そしてかの人の目つきはますます鋭くなって私を睨む。
(あ。始めて真正面から見たけど…この人すごく美男!!!
っじゃなくて!!)
「……は?」
(え!?何!?
私何かした!?)
そしてその人が始めて口を開いた。
「お前、どこの間者だ」
低く、体に響くような声。
とても素敵な声なんだけど彼が何を行っているのか分からない。
「か…かんじゃ?…あぁ!!患者!!いえ、私健康です!!」
「………………」
「………………」
「あ…あの?」
(あれ?二人とも黙っちゃったけど、私なんか変なこと言った?)
沈黙を破ったのは美男さんだった。
「おい、こいつ間者じゃねーじゃねーか。しっかりしろよ」
「す、スンマセン。
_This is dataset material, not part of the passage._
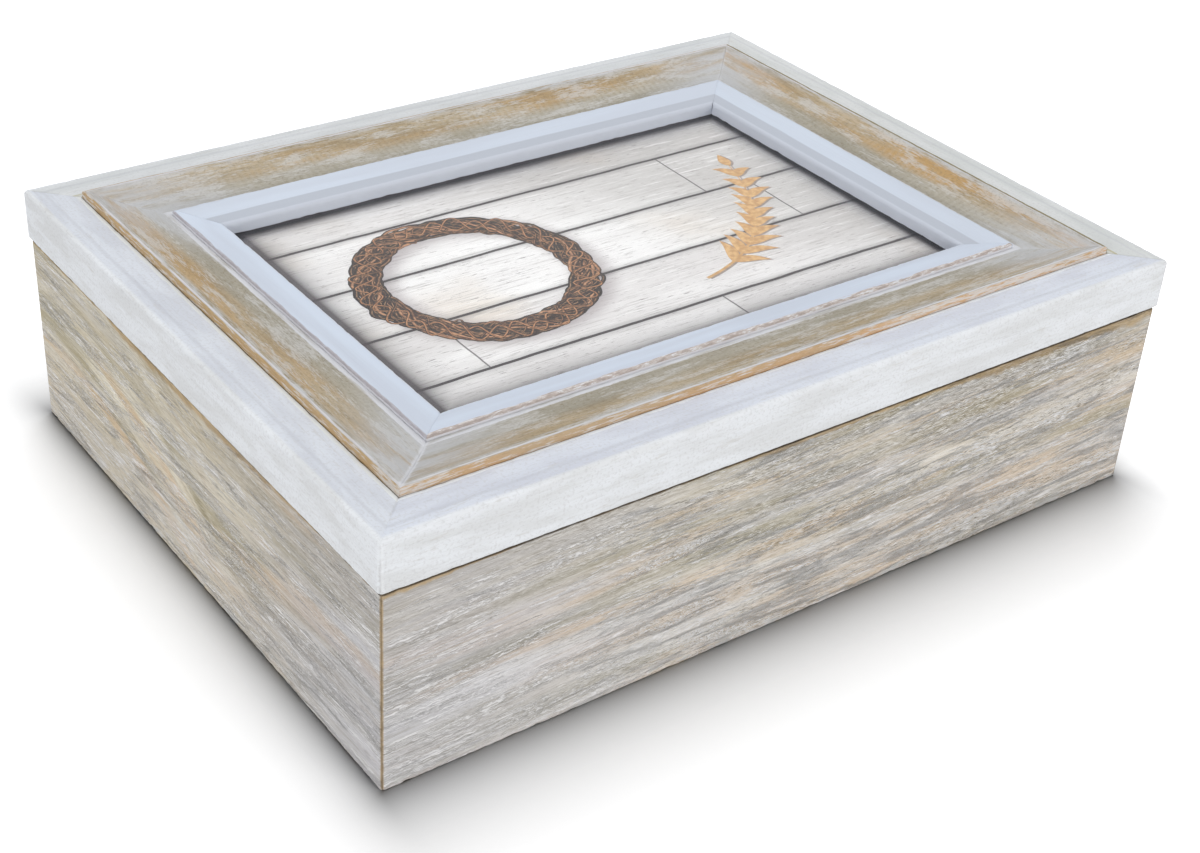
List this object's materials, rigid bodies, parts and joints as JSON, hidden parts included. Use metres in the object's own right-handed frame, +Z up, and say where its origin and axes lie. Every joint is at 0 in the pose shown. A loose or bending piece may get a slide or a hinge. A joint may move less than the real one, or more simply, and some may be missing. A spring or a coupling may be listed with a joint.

あ、でもこういう演技かもしれないっすよ」
「んな訳あるか。このアホ面が」
(あ…アホ面!?
私のことだよね!?
この人、顔はかっこいいのに性格悪いんじゃない!?!?)
「そ…そうっすね。ははは…すみませんでした」
(平隊士さんも何か納得してるし!!)
「じゃ、俺は中に戻るわ」
そういって門をくぐろうとする美男さんにハッとなる。
「あっ!待ってください!!」
「……何だ?」
その人は面倒くさそうに目を細めながら振り向く。
「何か用か?」
「えっと、入隊したいんですけど…」
鋭い目つきにたじろぎながら答える。
「は?入隊?」
彼はポカーンとして私を見ていたがやがてニヤリと笑い、
「ふん、女子供は家で飯事でもしてな」
(カチーン。
どこぞの親父を思い出すぜ!)
「あのねぇ!女だからって見くびってると痛い目見るわよ!!大体!!何で女が家事やるなんて決めてんのよ!!そんなの男だってできるじゃない。それとも何か?女が剣も出来て男の地位が下がるのが嫌ですか?え?」
(……ハッ!!
ここで怒ってどうすんのよ私!!)
「すっすみませんでした!!あの…その…ついカッとなってしまって、その…」
頭を深々と下げ言い訳を探す。
上を見上げると、初めは呆気にとられていた美男さんが不敵ともいえる笑顔を見せていた。
「面白ぇ、入りな。局長》達を呼んできてやるからよ」
屯所の中へ顎をしゃくりながら美男さんはそう言った。
どうやら入隊試合をやらせてもらえるらしい。
「はいっ!!」
私は喜びに胸をふくらませながら、後ろ姿まで美しいその男性に続いて屯所の門をくぐるのだった。